Within months of its opening, Three, One, Two (312 Drummond St.; 61-3/9347-3312; dinner for two $110) snagged multiple Best New Restaurant awards from the Australian press. Everyone loves to love a sharp, quirky gem infused with the chef’s personality. Especially if that chef is the fabulous Andrew McConnell, who has won quite a following at Circa at the Prince hotel. With white-napped tables, cowhide rugs on terrazzo floors, and whimsically torn faux-suede curtains, the setting at his new place is crisp and sexy.

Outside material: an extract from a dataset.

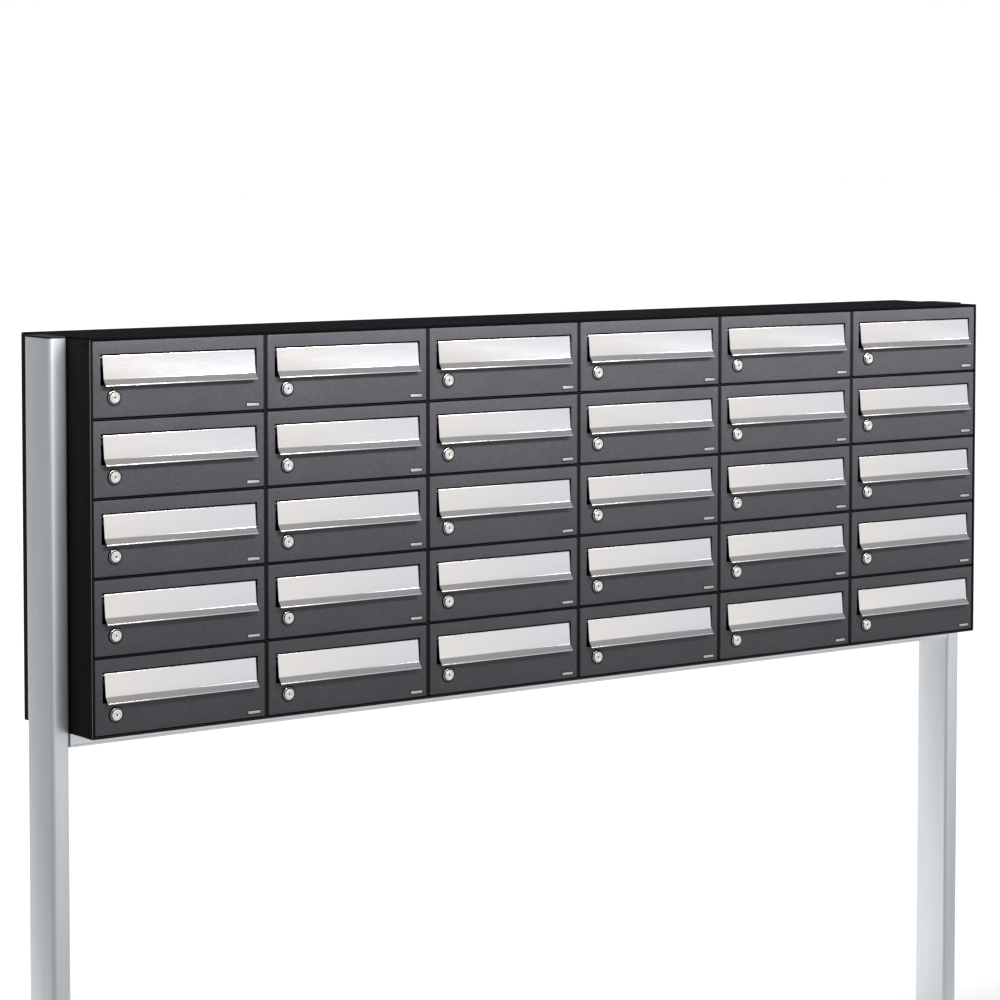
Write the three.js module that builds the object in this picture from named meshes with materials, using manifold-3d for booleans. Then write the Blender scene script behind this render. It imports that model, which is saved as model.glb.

And McConnell’s focused cooking strikes just the right balance between adventure and comfort. The best strategy: order his nine-course degustation, which kicks off with crunchy Tunisian brik, pastry rolled around fromage blanc and figs—cleverly served in a Romeo y Julieta cigar box. An entrée of Chinese white-poached chicken with feather-light corn quenelles, pickled shimeji mushrooms, and a gingery watercress sauce pays elegant homage to Hong Kong, where McConnell once cooked for M at the Fringe. The roasted pheasant, by contrast, tastes like British gourmet-granny fare, with its bread sauce, salsify, and perky accent of sorrel. For dessert, a terrine of sliced apples, simmered just short of forever until reduced to a pure essence of fruit, then chilled, is lifted right off the plate with burnt-butter ice cream and a sweet-salty caramel sauce. What’s not to love about that?

Rockpool Bar & Grill (Crown Casino, 8 Whiteman St., Southbank; 61-3/ 8648-1900; dinner for two $150) is the opposite of a small, chef-centered restaurant—but then nobody expects understatement from Neil Perry, the ponytailed übertoque who has better name recognition in Australia than the prime minister. Here he is wokking prawns on telly, there he is designing a menu for Qantas and launching yet another product line. For his Melbourne debut, Perry chose a glitzy location and spent millions furnishing the cavernous, copper-hued room with spotted-gum tables, a showy polished-steel exhibition kitchen, and a dramatic partition, made of 2,000 pieces of sailing rope, that divides the bar from the dining room. Whereas his Rockpool in Sydney is famous for its razzle-dazzle Pacific Rim fusion, here Perry draws on American steak houses. OD’d on steak houses, you say? No worries, mate. Besides the awesome Blackmore Wagyu beef, the menu presents a veritable roster of crowd-pleasers: live Tasmanian scallops on the half-shell with a sprightly ceviche dressing; a perfect lobster-and-avocado salad highlighted with hazelnut-lime foam; slow-roasted chicken from ecologically pristine Kangaroo Island, and biodynamically raised local lamb, simply grilled with garlic and rosemary. Locals are still deciding whether Perry’s gambit rocks their world ("too flashy," "too Sydney," some say) but that doesn’t prevent them from bragging that Rockpool’s arrival finally proves Melbourne’s culinary supremacy over the rival city.